In parte preghiera, in parte esortazione, a chiudere il disco ci pensa Speak to me, accorata e vibrante chiusura che gira sul piatto in modo composto e ascende con calma ad altezze evidentemente ultraterrene. Certo poi qualche glitch elettronico prova a guastare l’ascesa, ma senza rovinare una complessiva idea che si fa climax finale, etereo e definitivo.
Benedizioni e maledizioni
Quando sei una band come i Depeche Mode, anzi quando sei i Depeche Mode, hai un paio di benedizioni di partenza e un paio di maledizioni.
Da una parte hai già fatto così tanto che nessuno ti chiede più niente. E in più, hai sostanzialmente costruito un ambiente di concetti di riferimento che appartengono soltanto alla tua band, con uno stile così riconoscibile e una ricchezza di contenuti e di storia che non hanno bisogno di cercare appigli all’esterno.
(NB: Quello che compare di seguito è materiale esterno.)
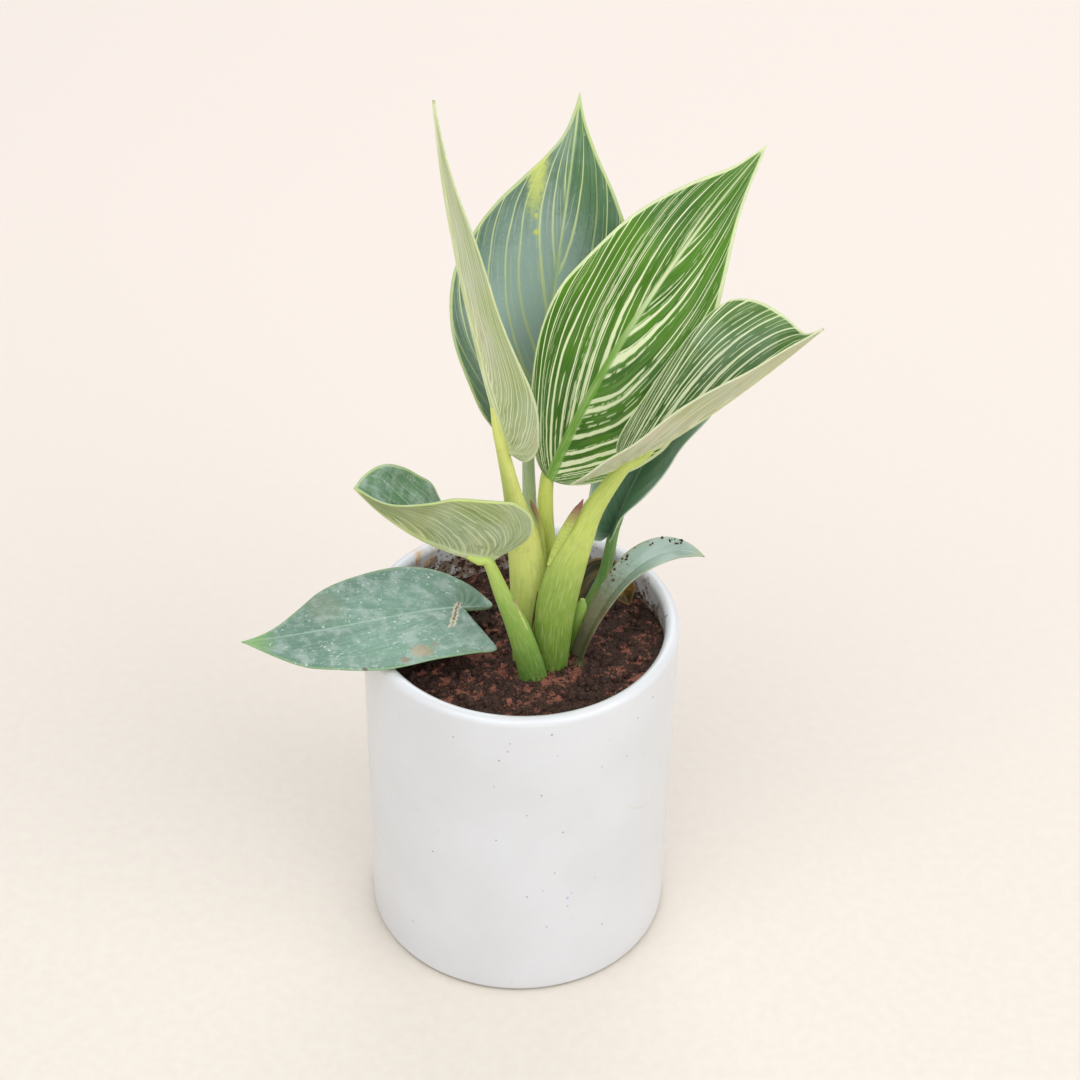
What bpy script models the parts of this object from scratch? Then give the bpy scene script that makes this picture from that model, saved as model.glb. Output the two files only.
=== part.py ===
"""A young philodendron in a white ceramic pot: pot, soil, rootstock and ten leaves, each its own solid.

Lengths are written in millimetres and become metres when a mesh is made. +Z is up, and the origin is
the middle of the pot's flat base. The front of the plant looks along -Y.
"""
from math import atan2, cos, pi, radians, sin

import bmesh
import bpy
import numpy as np
from mathutils import Vector, noise

MM = 0.001
GAP = 0.3

# Pot
POT_RADIUS = 50.0
POT_FOOT_RADIUS = 49.4
POT_HEIGHT = 119.0
POT_WALL = 4.6
POT_FLOOR = 7.0
FOOT_ROUND = 2.2
RIM_ROUND = 2.3
INSIDE_ROUND = 7.0
POT_SIDES = 48

# Soil
SOIL_MIDDLE = 107.5
SOIL_SLOPE_X = 0.06
SOIL_SLOPE_Y = -0.11
SOIL_LUMP = 0.9
SOIL_LUMP_SIZE = 7.0
SOIL_RINGS = 8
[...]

In grazia di questo però arrivano anche le maledizioni: da una parte sai perfettamente che è davvero difficile che supererai i capolavori precedenti (ma oggettivamente chi si può mettere a giocare per superare Music for the Masses o Violator?). E dall’altra parte sai anche però che l’asticella è posta così in alto che tutti si aspettano che tu salti ancora più in alto. O che tu cada, puntando il dito e dicendo che non sei più quello di una volta.
Si aggiunga all’assunto la pandemia e la scomparsa di Fletcher, che conferisce al tutto un’aura funebre ancora più accentuata. Insomma anche se sei i Depeche Mode potresti non avere la vita facilissima.
La soluzione è probabilmente adottare l’approccio che l’ormai duo ha accettato per questo disco: costruire canzoni come soltanto loro sono in grado di fare (è sempre Construction time again), con una sensibilità pop ineguagliabile e anche con un pizzico di spirito d’avventura elettronica, che scivola via senza fare troppo male ma che completa bene il discorso.
E no, non è questo il capolavoro che li renderà memorabili. Ma Memento Mori rimane tra i numerosi lavori che hanno costruito uno stile e che dimostrano che si può invecchiare con grazia e senza svendersi anche nel mondo dell’arte, perfino nell’universo del pop.